Pusat Kajian Anti Korupsi UGM Temukan 5 Kejanggalan dalam Kasus Penyerangan Novel Baswedan
Pukat UGM menilai tuntutan 1 tahun hukuman penjara oleh jaksa kepada terdakwa sangat janggal.
Penulis: Febri Ady Prasetyo
Editor: haerahr
TRIBUNNEWSWIKI.COM - Pusat Kajian Anti Korupsi (Pukat) Fakutas Hukum Universitas Gadjah Mada (UGM) mengaku menemukan setidaknya lima kejanggalan dalam tuntutan yang diajukan oleh jaksa kepada terdakwa kasus penyiraman air keras terhadap penyidik KPK Novel Baswedan.
Pukat menilai tuntutan 1 tahun hukuman penjara oleh jaksa kepada terdakwa sangat janggal.
Berikut lima kejanggalan tersebut:
1. Pernyataan jaksa bahwa tidak ada niat
Menurut Peneliti Pukat UGM, Zaenur Rohman, pernyataan Jaksa Penuntut Umum (JPU) yang menyebut bahwa tidak terpenuhinya unsur rencana terlebih dahulu merupakan pemahaman hukum pidana yang keliru.
Sebab, terdakwa dalam kasus ini telah memenuhi tiga unsur rencana terlebih dahulu, yaitu memutuskan kehendak dalam suasana tenang, tersedia waktu yang cukup sejak timbulnya kehendak sampai dengan pelaksanaan kehendak, dan pelaksanaan kehendak dalam keadaan tenang.
Hal itu dibuktikan dengan adanya pengintaian dan air keras yang telah disiapkan oleh terdakwa sebelum melakukan penyiraman.
Di sisi lain, pihaknya menilai JPU salah dalam membangun argumen jenis-jenis kesengajaan.
"Tindakan terdakwa tidak semata-mata dikualifikasikan kesengajaan sebagai yang dimaksud, melainkan juga kesengajaan sebagai kemungkinan," kata Zaenur dalam keterangan tertulis yang diterima Kompas.com, Senin (15/6/2020).
Karenanya, kendati terdakwa tidak bermaksud melukai bagian mata Novel, tetapi tindakan penyiraman itu dilakukan pada kondisi gelap, sehingga memungkinkan untuk mengenai bagian tubuh lain, yaitu mata.
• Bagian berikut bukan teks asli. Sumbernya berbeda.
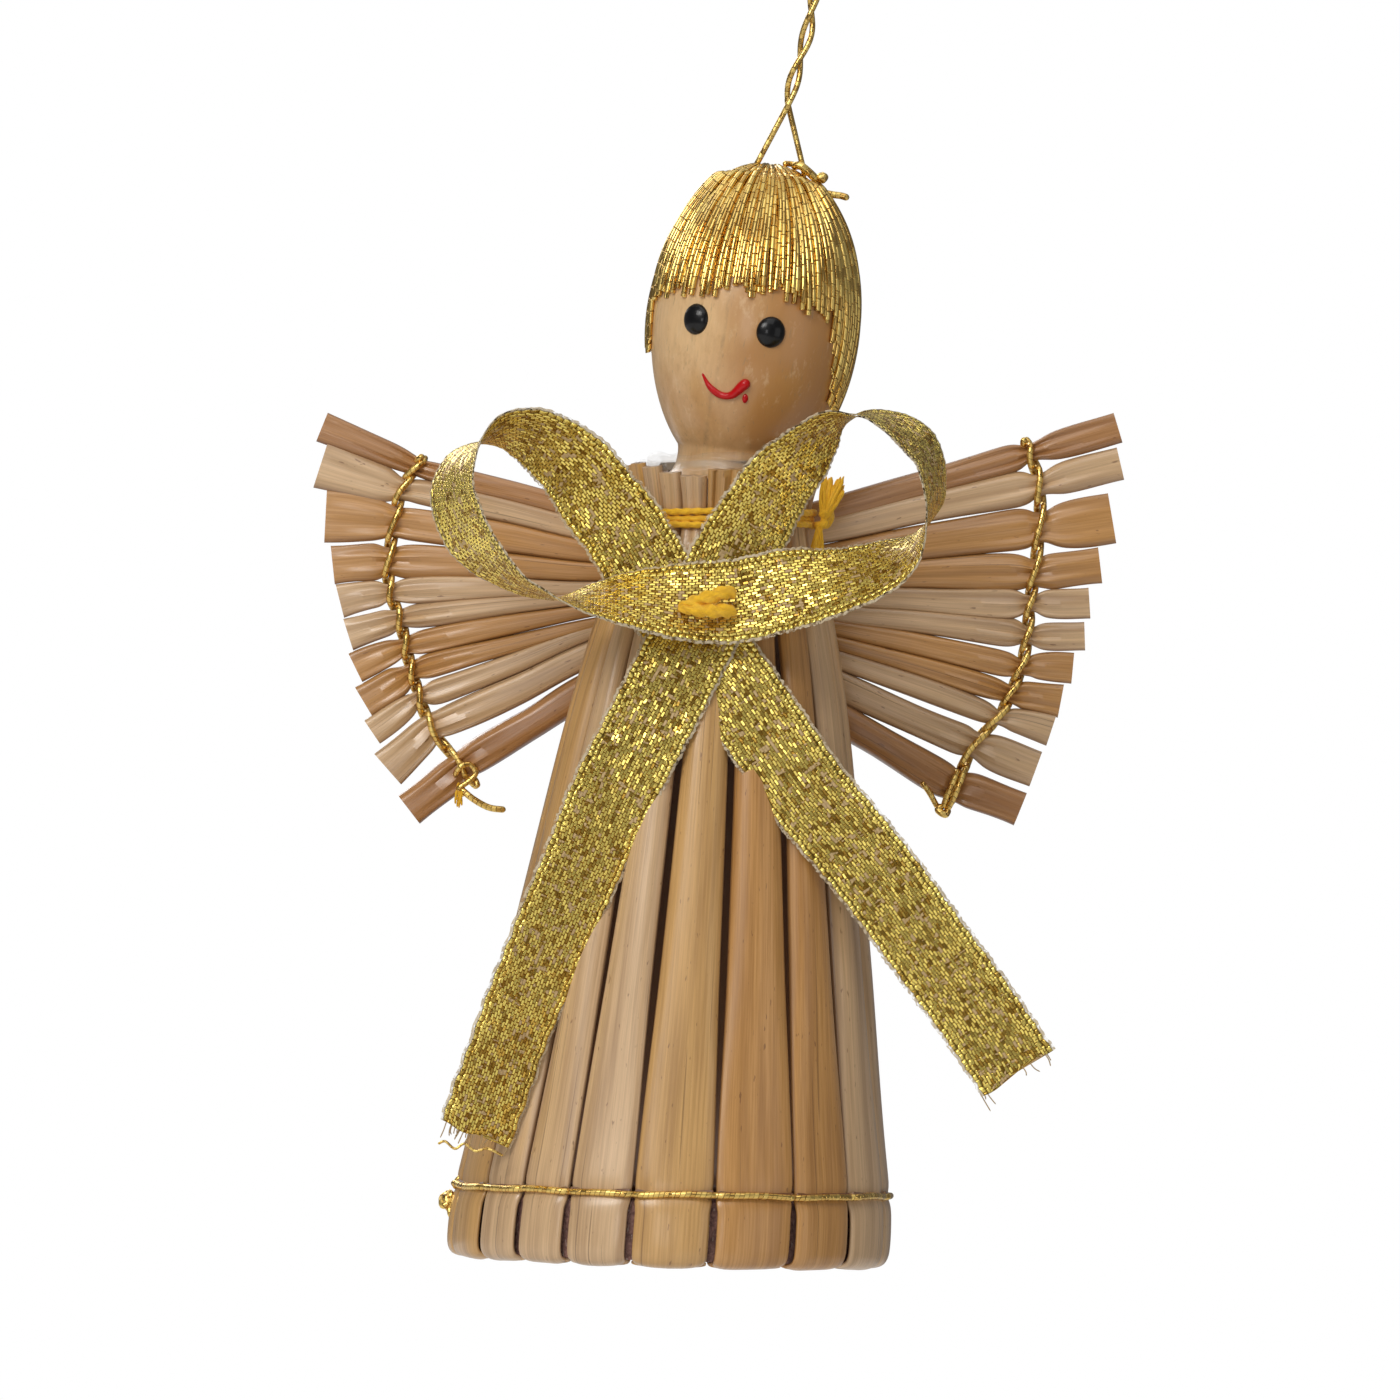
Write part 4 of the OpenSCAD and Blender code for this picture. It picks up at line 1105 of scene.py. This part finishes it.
WING_X = 2.1
WING_STRAWS = 11
TIP_Z = [69.9, 66.7, 62.3, 58.2, 55.2, 52.4, 49.6, 46.8, 44.4, 41.3, 37.8]
LEFT_TIP = [32.1, 32.2, 31.8, 31.2, 30.6, 29.9, 29.3, 28.6, 27.9, 26.6, 24.8]
RIGHT_TIP = [34.6, 34.8, 34.1, 33.1, 32.2, 31.8, 30.8, 29.8, 29, 27.7, 26.4]
LEFT_TIP_W = [2.5, 4.0, 4.3, 3.3, 2.8, 2.7, 2.6, 3, 2.4, 3.3, 3]
RIGHT_TIP_W = [2.7, 2.9, 4.3, 3.1, 2.7, 2.5, 2.6, 2.8, 2.6, 3.2, 3]
LEFT_PINCH = [24.2, 25.4, 26, 26.5, 26.4, 25.6, 25.1, 24.6, 23.9, 22.9, 20.4]
RIGHT_PINCH = [27.2, 28, 28, 27.6, 27.2, 27, 26.5, 25.6, 24.6, 22.5, 21]
LEFT_PINCH_Z = [66.5, 64.7, 62, 58.7, 56.1, 53.9, 51.6, 49.4, 47.2, 44.6, 41.4]
RIGHT_PINCH_Z = [67.6, 65.1, 61.4, 57.7, 55, 52.4, 49.8, 47.6, 45.6, 43.2, 39.8]
PINCH_W = [1.7, 2.1, 2.8, 2.7, 1.6, 1.7, 1.5, 1.7, 1.3, 2.5, 2.9]
LEFT_ROOT_Z = [63, 61.4, 59.5, 57.8, 56.5, 55.5, 54.4, 53.2, 52.3, 50.6, 47.8]
RIGHT_ROOT_Z = [63, 61.2, 59.2, 57.3, 55.8, 54.5, 53.2, 52, 50.8, 48.8, 46.1]
WING_TONES = ["brown", "light", "tan", "tan", "light", "light", "tan", "tan", "light", "light", "brown"]
ROOT_REACH = 10
BUNDLE_Z = 57
BUNDLE_H = 10.6
BUNDLE_Y = 9.85
BUNDLE_T = 1.3
WING_REACH = 35


def wing_y(reach):
    """How far behind the centre line the wing lies: 9.3 - 1.2 q + 1.6 q^2, with q the share of WING_REACH."""
    share = reach / WING_REACH
    return 9.3 - 1.2 * share + 1.6 * share**2


def half_wing(i, tip, tip_w, pinch, pinch_z, root_z):
    """Stations of one wing half from the bundle out: [reach, z, height, thickness, crease]. Up to the thread
    each straw fills the room between its neighbours, measured square to its own slope."""
    root, knot = np.array([ROOT_REACH, root_z[i]]), np.array([pinch[i], pinch_z[i]])
    end = np.array([tip[i], TIP_Z[i]])
    wide, middle = root + 0.87 * (knot - root), root + 0.45 * (knot - root)
    flare = knot + 0.32 * (end - knot)
    level = (knot[0] - root[0]) / np.linalg.norm(knot - root)
    first, last = (level * np.abs(np.gradient(np.array(z)))[i] for z in (root_z, pinch_z))
    root, inner = root + 0.12 * (root - knot), 1.2 * first - 0.12 * last
    return [
        [*root, inner, 1.3, 0.04], [*middle, 0.6 * first + 0.48 * last, 1.5, 0.06],
        [*wide, 0.12 * first + 0.9 * last, 1.2, 0.8], [*knot, PINCH_W[i] * 0.9, 0.6, 1.0],
        [*flare, 0.35 * PINCH_W[i] + 0.65 * tip_w[i], 0.9, 0.8], [*end, tip_w[i], 0.8, 0.15],
    ]


def wing_side(half, side):
    """Stations of a wing half as [x, y, z, height, thickness, crease], on the side -1 or 1."""
    return np.column_stack([WING_X + side * half[:, 0], wing_y(half[:, 0]), half[:, 1:]])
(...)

Baca: Begini Tanggapan Mahfud MD soal Penyiraman Air Keras terhadap Novel Baswedan
Baca: Anggap Peradilan Sesat, Refly Harun Sebut Dua Terdakwa Penyiraman Novel Baswedan Bisa Dibebaskan
2. Pasal yang dikenakan
Selain itu, Zaenur juga mengatakan, pasal yang dikenakan kepada terdakwa hanya penganiayaan biasa seperti dalam Pasal 353 ayat 2 KUHP, padahal tindakan terdakwa tergolong penganiayaan berat.